Succédant à Jean-Baptiste Gourion (décédé le 23 juin 2005), il fut ainsi le deuxième père abbé du monastère qui fut canoniquement érigé en abbaye autonome en 1999. L’ancienne église franque est l’église abbatiale de la communauté.
Né à Anneau en Eure-et-Loir (France), ce beauceron d’origine arriva en Terre Sainte après 12 ans de vie religieuse. « Début 1990, il devra pourtant quitter Israël de force pour soigner une dépression nerveuse faisant suite au décès de Frère Alain, un des compagnons d’Abu Gosh. A Paris, il reprend son métier d’infirmier psychiatrique aux urgences de l’hôpital Sainte-Anne. Une lumineuse « nuit de Pâques » le fera renaître en 1997. Il sera ensuite appelé en milieu pénitentiaire, devenant aumônier à la prison de la Santé, à Paris », rendait compte La Croix lors de son élection à l’abbatiat qui expliqua en ce temps-là que le père Charles « revint quelques semaines avant le décès de Mgr Gourion (en juin 2005) appelé pour accompagner l’abbé d’Abu Gosh dans ses derniers jours. » Le père Charles élu à son tour père abbé de l’abbaye ne prendra pas la succession épiscopale de Mgr Gourion qui était devenu en 2003 évêque auxiliaire du patriarche latin Mgr Michel Sabbah, pour la communauté catholique hébréophone.

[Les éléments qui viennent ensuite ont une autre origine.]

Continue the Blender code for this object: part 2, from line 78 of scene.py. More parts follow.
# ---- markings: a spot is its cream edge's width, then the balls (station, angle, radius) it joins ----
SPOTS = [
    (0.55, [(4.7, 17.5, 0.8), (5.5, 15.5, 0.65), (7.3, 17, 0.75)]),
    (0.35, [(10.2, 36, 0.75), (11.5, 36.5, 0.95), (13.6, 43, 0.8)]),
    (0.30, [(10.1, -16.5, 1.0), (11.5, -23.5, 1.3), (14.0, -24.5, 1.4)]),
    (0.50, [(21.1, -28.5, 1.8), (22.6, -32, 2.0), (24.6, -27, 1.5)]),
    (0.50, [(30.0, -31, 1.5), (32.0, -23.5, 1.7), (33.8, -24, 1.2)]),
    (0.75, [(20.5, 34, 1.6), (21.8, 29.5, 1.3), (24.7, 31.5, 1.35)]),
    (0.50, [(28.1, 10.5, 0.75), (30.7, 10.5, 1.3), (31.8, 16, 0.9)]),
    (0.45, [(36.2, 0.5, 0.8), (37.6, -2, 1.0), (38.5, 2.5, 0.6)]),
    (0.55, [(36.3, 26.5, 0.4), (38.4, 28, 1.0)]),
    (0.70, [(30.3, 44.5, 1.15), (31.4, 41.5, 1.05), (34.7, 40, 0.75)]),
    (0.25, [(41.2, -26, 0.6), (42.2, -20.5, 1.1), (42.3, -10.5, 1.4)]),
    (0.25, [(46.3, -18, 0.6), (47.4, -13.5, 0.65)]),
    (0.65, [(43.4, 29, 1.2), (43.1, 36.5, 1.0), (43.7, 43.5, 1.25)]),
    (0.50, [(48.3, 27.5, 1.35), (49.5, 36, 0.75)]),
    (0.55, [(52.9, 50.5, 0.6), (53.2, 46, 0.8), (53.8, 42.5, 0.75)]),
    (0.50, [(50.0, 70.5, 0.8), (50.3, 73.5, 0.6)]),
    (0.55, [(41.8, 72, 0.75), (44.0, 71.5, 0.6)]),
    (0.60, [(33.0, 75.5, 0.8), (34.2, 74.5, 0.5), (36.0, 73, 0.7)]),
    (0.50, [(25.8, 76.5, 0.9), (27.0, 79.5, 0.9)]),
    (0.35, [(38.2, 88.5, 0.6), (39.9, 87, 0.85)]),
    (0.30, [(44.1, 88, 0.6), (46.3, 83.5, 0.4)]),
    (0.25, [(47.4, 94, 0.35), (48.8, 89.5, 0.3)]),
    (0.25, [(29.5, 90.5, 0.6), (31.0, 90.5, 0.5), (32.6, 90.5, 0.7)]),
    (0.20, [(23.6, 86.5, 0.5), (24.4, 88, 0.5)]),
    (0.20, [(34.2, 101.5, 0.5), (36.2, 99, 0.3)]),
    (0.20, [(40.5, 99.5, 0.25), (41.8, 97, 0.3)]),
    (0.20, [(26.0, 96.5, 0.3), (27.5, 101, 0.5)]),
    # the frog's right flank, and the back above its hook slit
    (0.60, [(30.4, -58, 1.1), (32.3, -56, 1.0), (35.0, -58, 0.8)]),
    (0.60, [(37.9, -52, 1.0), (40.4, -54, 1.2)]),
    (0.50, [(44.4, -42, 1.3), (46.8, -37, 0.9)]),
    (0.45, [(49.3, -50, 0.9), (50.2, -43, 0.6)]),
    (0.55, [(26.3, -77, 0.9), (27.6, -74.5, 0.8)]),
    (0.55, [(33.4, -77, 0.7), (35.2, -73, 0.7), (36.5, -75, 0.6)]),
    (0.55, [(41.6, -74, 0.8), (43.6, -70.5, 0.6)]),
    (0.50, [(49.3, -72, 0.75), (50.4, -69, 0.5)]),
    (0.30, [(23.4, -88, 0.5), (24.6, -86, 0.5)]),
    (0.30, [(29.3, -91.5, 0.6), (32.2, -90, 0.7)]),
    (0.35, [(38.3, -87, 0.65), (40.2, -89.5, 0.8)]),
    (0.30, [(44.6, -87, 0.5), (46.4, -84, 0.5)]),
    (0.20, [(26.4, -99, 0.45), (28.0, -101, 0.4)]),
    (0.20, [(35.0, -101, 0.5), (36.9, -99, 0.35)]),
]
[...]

Le père Charles Galichet avait reçu le 18 août 2009 au Consulat général de France à Jérusalem les insignes de Chevalier de la Légion d’honneur avec ses 42 ans d’activités professionnelles, de vie religieuse et de services militaires. Selon le Consulat, « le nombre et la variété de ceux qui [étaient] venus assister à la cérémonie de remise reflétaient bien le rayonnement exercé par la communauté d’Abu Gosh dans son ensemble, et notamment du père abbé ».